Set down exactly the lines of the listing below, please, beginning with the first and ending with the line that holds "np.clip(v, top, bottom))".

[Start INFORMATION PROVIDED]

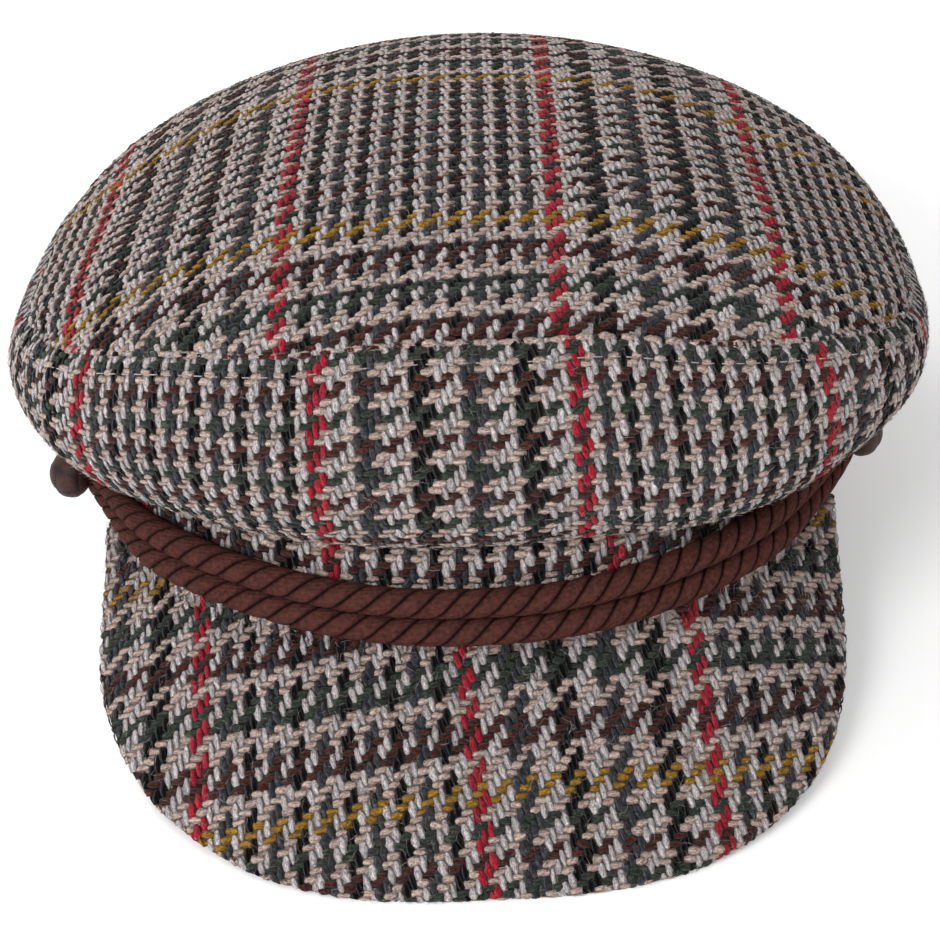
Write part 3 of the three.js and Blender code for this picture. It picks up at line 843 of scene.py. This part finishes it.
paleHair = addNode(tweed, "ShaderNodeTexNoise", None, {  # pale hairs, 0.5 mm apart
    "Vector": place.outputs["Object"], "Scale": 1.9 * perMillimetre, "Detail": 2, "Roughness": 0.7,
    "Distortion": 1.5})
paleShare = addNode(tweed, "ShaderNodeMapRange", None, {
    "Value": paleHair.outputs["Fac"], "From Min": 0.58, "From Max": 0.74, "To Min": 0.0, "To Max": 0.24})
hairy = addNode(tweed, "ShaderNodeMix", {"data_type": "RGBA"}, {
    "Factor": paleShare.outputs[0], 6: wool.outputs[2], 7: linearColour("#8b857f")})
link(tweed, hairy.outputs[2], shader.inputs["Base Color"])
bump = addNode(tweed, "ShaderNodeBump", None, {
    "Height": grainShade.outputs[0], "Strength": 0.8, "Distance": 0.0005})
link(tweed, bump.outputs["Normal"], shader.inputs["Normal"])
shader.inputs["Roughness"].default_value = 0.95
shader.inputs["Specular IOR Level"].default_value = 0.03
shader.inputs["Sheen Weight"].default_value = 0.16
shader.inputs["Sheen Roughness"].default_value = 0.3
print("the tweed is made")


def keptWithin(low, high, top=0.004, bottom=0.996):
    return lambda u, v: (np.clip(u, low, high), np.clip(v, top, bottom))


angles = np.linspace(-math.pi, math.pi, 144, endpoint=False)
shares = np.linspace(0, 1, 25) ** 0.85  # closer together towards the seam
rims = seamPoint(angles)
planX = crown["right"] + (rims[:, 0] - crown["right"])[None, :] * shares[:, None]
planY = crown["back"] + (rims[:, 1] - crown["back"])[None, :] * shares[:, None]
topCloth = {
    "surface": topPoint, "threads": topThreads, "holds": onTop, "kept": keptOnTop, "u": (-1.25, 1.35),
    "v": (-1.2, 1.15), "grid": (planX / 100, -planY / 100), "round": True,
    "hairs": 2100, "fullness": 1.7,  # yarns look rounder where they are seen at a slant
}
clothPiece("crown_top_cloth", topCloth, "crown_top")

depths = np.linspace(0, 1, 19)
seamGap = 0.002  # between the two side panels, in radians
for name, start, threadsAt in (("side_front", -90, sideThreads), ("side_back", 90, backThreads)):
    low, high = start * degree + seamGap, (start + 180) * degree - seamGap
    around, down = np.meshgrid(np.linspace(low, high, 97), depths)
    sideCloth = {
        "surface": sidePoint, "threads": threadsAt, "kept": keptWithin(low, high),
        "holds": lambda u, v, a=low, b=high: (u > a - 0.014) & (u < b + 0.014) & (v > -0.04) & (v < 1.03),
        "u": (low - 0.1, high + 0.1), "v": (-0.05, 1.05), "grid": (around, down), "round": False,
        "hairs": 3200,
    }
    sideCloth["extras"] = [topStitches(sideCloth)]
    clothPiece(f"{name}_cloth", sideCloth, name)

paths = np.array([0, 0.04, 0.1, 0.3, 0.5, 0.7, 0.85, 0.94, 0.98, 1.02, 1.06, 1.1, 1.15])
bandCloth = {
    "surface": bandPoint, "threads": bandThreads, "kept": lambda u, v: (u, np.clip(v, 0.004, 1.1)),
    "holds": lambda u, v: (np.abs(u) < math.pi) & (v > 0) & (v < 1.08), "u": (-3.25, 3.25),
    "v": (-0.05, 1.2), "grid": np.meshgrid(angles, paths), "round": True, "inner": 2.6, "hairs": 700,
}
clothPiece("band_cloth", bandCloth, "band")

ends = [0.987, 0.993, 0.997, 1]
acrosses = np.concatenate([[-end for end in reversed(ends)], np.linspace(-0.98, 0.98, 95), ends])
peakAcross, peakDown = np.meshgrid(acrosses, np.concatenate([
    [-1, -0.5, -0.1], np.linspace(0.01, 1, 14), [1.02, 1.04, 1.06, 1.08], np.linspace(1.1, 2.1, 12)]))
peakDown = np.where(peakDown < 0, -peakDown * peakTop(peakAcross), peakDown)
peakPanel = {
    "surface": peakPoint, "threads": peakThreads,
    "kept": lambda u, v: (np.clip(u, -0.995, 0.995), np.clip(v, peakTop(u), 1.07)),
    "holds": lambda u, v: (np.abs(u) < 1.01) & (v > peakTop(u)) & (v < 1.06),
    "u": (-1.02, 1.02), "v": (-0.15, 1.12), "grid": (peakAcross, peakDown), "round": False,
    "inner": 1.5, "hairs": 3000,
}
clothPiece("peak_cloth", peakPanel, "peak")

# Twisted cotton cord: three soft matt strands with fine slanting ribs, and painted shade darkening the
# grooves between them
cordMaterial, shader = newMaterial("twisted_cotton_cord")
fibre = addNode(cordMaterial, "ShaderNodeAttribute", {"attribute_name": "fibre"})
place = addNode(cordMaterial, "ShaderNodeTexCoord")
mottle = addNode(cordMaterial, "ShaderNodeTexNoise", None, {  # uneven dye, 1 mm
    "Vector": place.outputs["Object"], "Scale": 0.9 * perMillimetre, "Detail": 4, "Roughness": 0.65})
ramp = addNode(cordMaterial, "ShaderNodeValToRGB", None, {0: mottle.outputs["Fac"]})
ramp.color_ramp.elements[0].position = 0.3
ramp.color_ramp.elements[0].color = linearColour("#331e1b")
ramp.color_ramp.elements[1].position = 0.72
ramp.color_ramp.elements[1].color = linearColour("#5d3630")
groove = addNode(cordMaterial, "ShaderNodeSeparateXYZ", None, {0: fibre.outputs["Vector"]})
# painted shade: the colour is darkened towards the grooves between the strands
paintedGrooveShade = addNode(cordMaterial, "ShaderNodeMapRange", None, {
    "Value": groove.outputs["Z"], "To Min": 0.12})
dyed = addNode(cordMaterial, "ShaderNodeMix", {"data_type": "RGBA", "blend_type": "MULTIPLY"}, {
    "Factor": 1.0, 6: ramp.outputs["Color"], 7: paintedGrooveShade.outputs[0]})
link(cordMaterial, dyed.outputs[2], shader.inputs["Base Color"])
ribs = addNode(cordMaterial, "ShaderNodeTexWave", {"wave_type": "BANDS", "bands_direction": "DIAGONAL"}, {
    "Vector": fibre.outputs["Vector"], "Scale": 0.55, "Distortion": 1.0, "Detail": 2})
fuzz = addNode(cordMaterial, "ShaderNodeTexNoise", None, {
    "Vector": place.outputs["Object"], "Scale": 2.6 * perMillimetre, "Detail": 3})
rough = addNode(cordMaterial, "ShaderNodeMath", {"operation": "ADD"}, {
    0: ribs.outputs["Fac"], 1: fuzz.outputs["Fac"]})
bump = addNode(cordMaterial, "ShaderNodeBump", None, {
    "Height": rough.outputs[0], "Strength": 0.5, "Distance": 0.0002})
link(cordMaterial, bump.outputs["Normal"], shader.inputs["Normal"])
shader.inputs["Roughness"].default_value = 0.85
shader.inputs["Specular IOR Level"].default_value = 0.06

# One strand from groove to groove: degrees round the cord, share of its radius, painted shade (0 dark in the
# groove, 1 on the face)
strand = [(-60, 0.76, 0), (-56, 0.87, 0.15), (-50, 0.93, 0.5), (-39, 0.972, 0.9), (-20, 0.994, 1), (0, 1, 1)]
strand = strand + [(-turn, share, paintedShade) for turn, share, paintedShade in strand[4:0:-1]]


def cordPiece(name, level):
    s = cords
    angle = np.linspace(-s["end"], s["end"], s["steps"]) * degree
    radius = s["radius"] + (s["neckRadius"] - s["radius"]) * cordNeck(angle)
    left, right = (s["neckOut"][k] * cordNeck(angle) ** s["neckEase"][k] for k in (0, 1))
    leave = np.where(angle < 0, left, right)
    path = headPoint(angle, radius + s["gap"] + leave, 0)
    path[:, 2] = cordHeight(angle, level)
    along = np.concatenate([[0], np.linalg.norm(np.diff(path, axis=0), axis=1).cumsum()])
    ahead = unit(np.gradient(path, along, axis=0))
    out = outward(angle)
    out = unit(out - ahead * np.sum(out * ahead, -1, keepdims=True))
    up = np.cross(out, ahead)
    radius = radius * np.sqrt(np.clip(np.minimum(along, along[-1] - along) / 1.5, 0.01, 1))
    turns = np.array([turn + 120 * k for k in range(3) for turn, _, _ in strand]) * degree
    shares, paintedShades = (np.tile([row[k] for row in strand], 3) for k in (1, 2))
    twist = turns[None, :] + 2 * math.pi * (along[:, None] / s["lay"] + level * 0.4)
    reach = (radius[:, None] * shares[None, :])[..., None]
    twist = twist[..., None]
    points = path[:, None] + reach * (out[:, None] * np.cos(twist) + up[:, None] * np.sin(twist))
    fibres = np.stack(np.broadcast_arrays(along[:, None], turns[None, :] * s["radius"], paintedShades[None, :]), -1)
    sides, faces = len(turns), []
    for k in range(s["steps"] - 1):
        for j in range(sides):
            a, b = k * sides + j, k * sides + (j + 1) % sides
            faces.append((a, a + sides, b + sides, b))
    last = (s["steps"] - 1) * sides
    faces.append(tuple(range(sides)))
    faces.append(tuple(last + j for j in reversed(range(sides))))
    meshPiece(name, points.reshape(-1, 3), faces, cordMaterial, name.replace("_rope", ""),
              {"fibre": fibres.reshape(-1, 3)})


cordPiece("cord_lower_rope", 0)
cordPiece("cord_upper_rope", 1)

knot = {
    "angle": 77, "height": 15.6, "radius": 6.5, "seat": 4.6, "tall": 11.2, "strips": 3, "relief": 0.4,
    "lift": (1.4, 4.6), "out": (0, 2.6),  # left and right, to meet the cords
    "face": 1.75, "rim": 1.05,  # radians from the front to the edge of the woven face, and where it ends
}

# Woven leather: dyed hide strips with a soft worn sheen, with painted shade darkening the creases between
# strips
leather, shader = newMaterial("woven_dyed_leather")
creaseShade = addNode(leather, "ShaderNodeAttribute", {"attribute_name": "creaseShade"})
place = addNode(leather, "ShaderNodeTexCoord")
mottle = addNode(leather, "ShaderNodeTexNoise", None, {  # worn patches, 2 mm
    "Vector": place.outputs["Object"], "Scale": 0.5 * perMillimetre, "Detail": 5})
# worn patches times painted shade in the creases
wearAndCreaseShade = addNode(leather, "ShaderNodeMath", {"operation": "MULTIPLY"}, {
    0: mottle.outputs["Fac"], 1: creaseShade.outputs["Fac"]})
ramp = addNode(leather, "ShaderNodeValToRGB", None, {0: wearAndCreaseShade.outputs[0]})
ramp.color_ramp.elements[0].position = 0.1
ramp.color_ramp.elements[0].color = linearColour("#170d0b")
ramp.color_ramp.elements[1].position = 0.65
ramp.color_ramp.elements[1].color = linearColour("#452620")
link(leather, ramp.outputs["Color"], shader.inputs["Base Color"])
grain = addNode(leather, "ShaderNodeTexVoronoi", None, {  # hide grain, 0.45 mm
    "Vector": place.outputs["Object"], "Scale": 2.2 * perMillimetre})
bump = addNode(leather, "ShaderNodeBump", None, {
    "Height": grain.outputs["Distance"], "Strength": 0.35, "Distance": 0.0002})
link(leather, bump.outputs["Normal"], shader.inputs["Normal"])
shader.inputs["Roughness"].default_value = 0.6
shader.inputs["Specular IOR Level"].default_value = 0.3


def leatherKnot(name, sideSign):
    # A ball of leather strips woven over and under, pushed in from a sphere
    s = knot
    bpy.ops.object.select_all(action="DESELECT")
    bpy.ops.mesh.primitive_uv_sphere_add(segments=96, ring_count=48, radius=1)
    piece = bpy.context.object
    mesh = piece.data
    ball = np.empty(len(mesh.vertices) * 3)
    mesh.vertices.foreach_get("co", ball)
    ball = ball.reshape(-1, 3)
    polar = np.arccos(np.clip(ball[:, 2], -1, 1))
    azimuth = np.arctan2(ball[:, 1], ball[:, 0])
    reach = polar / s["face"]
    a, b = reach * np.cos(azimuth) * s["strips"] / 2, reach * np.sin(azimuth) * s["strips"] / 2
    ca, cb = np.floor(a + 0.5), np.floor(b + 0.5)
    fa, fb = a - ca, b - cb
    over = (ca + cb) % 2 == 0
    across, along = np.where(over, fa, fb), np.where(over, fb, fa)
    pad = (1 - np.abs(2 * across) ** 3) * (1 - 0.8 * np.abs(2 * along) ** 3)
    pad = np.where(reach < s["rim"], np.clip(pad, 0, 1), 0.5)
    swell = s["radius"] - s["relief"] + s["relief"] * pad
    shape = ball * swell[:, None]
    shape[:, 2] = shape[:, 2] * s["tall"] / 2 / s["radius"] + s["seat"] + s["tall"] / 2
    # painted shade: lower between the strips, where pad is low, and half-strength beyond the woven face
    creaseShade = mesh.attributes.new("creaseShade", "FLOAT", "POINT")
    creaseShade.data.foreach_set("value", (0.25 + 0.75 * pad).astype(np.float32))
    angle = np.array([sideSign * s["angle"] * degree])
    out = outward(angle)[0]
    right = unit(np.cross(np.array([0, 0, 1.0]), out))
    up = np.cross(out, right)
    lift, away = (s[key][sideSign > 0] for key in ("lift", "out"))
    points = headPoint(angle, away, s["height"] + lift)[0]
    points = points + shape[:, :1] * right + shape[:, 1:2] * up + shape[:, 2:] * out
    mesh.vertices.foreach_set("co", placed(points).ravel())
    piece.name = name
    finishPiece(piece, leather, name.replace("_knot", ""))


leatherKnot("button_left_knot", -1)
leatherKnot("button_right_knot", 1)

[End INFORMATION PROVIDED]

> THE COMPLETED TASK
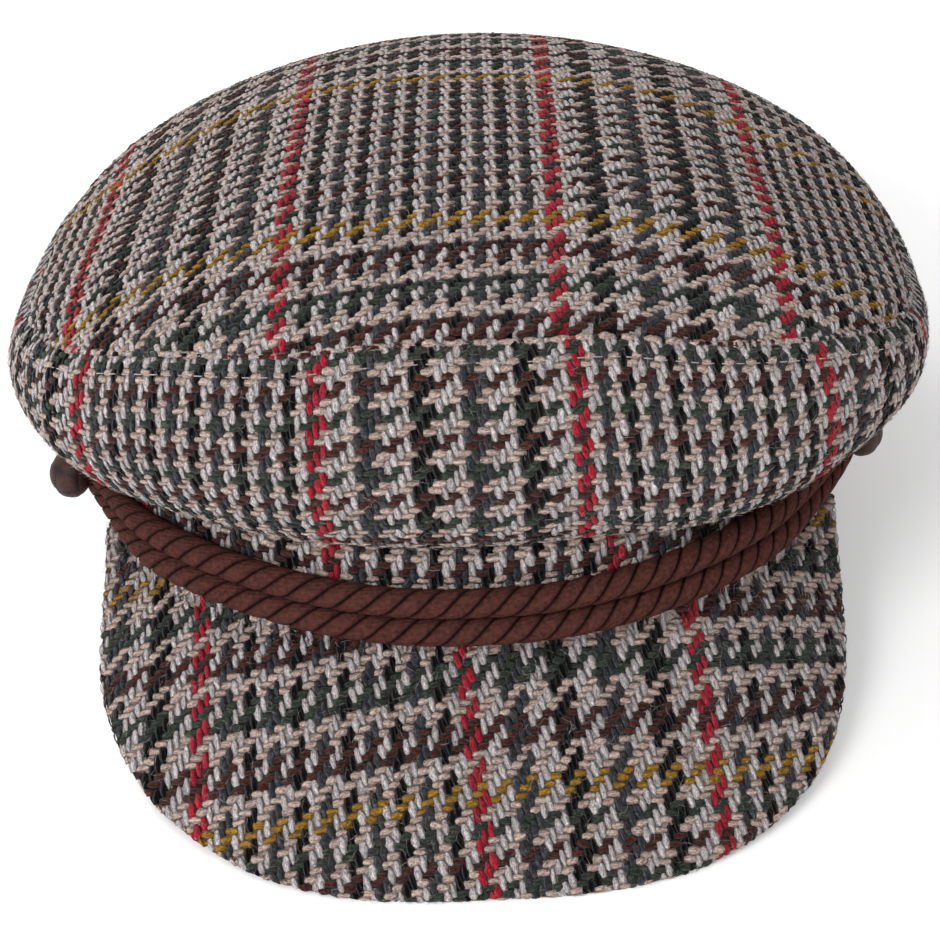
Write part 3 of the three.js and Blender code for this picture. It picks up at line 843 of scene.py. This part finishes it.
paleHair = addNode(tweed, "ShaderNodeTexNoise", None, {  # pale hairs, 0.5 mm apart
    "Vector": place.outputs["Object"], "Scale": 1.9 * perMillimetre, "Detail": 2, "Roughness": 0.7,
    "Distortion": 1.5})
paleShare = addNode(tweed, "ShaderNodeMapRange", None, {
    "Value": paleHair.outputs["Fac"], "From Min": 0.58, "From Max": 0.74, "To Min": 0.0, "To Max": 0.24})
hairy = addNode(tweed, "ShaderNodeMix", {"data_type": "RGBA"}, {
    "Factor": paleShare.outputs[0], 6: wool.outputs[2], 7: linearColour("#8b857f")})
link(tweed, hairy.outputs[2], shader.inputs["Base Color"])
bump = addNode(tweed, "ShaderNodeBump", None, {
    "Height": grainShade.outputs[0], "Strength": 0.8, "Distance": 0.0005})
link(tweed, bump.outputs["Normal"], shader.inputs["Normal"])
shader.inputs["Roughness"].default_value = 0.95
shader.inputs["Specular IOR Level"].default_value = 0.03
shader.inputs["Sheen Weight"].default_value = 0.16
shader.inputs["Sheen Roughness"].default_value = 0.3
print("the tweed is made")


def keptWithin(low, high, top=0.004, bottom=0.996):
    return lambda u, v: (np.clip(u, low, high), np.clip(v, top, bottom))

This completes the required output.